Making the correct sized bets in no-limit poker is something that beginner players often struggle with. Betting the correct or proper amounts at each stage of the hand dealt to you will allow you to maximize your profits on winning hands, as well as minimizing your losses on hands that you don’t win. What you really want to avoid, depending upon the situation, is betting too big (overbetting) that you scare players away instead of donating to the pot in a hand that you have a high probability of winning, or betting too small (underbetting) that allows other players to easily call on a draw and make their hand. So read on to find out more about the correct poker bet sizes in various situations.
The first point to know in bet sizing is that your bet should be relative to the current pot size. Therefore, you should know how much is in the pot prior to betting because your bet will allow your opponents to determine the current pot odds they are getting. The other players can then make a call with either correct or incorrect pot odds. Whenever an opponent calls your bet with incorrect odds, they are guilty of a fundamental poker mistake that allows you to make a profit. By making the proper sized bets, you’re forcing your opponents to decide if they want to call the bet with incorrect pot odds.
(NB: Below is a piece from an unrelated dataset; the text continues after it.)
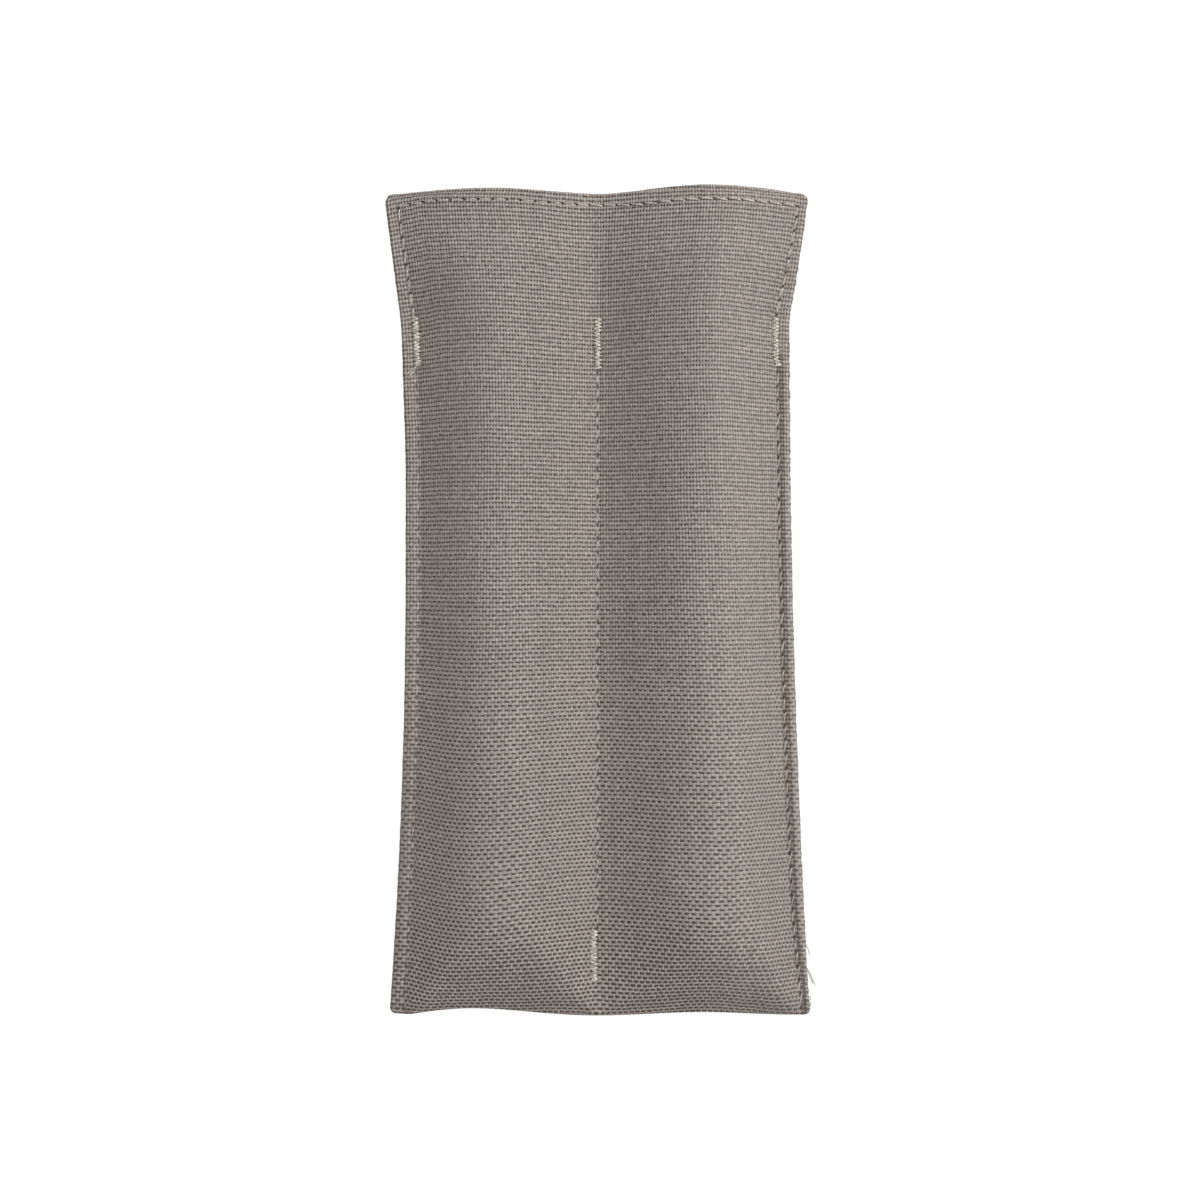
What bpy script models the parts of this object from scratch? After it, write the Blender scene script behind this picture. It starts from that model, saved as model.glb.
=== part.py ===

A general rule for correct bet sizing is that if you’re holding a good hand and are quite certain that your opponents are holding cards that don’t match up to your own, your bet should be roughly 3/4 of the current pot size. For instance, if the pot is $20, your bet should be in the neighbourhood of $15, give or take a couple dollars. The actual bet size will sometimes vary according to tendencies and playing styles of your opponents, but 3/4 of the pot is an excellent benchmark to shoot for. If you bet too much, you are overbetting and will likely cause an opponent who has a weaker hand to fold. The same opponent may have called and put more money in your pocket had you made the proper sized bet. You should also not underbet, because this will give your opponent favorable pot odds to call and, perhaps, outdraw your hand. The only time an underbet is the proper bet is when you are familiar with your opponent’s style and tendencies and are certain that he will not call a bigger bet. You should also be sure that he cannot outdraw you.
Some players may wonder why you would bet so big (3/4 of the pot size) and possibly cause other players to fold. Well, the key is to make a good size bet to give your opponents incorrect pot odds if they choose to call with a drawing hand. Remember, forcing them to pay a lot to try and beat you with an inferior hand will win you more money in the long run because they are calling your bet with pot odds that are incorrect. By doing this, you get more value when other players call your bets with hands that are worse than yours. Making a smaller bet, say, less than half of the pot size, is a weak bet that will essentially cause you to lose value on your strong hand by giving other players correct odds to make the call and outdraw your hand.
The advantage, then, of making a big bet versus a small bet, is to get more value. If the hand progresses and you feel that you still have the best hand, its wise to continue betting at roughly 3/4 pot size bets to try to get as much cash as possible from opponents with weaker hands and taking full advantage of your pot equity.
Lets take a look now at the proper bets or raises to make before the flop. Generally, a pre-flop raise should be approximately three or four times the amount of the big blind. However, if you are one of the last to act and one or more players merely called before you, the proper raise would be to add extra bets to the three or four times the big blind according to how many limped in by calling the big blind. As an example, if there were two callers in front of you, your raise should be five or six times the big blind. This is done to prevent the players who only called the big blind from getting good odds by calling your raise.
A huge mistake that beginner players make with bet sizing and raising is to make a minimum bet or raise. Such a small bet pre-flop will often result in several players calling the bet because your small bet gives them decent enough odds to see the flop. Minimum bets and/or raises should almost always be avoided. If a player acting in front of you should bet and you counter with a minimum raise, you are giving him correct odds to call your raise by not raising enough. Either go big or go home.
To summarize proper bet sizing in no-limit poker, you should be betting approximately 3/4 of the pot size after the flop and raising the amount of the big blind by three or four times pre-flop, with additional bets for the number of callers of the big blind. In so doing, you are maximizing the value of your hand by making strong, aggressive bets and reducing your opponents’ odds, should they decide to call your bet or raise. Making passive and weak bets allows opponents to call and get good pot odds, often eventually winning with hands that started off weak, but got stronger since you allowed them to call by not making proper sized bets. Standing your ground and making healthy bets relative to the current pot size will make you a successful and profitable no-limit Texas Hold ‘em player.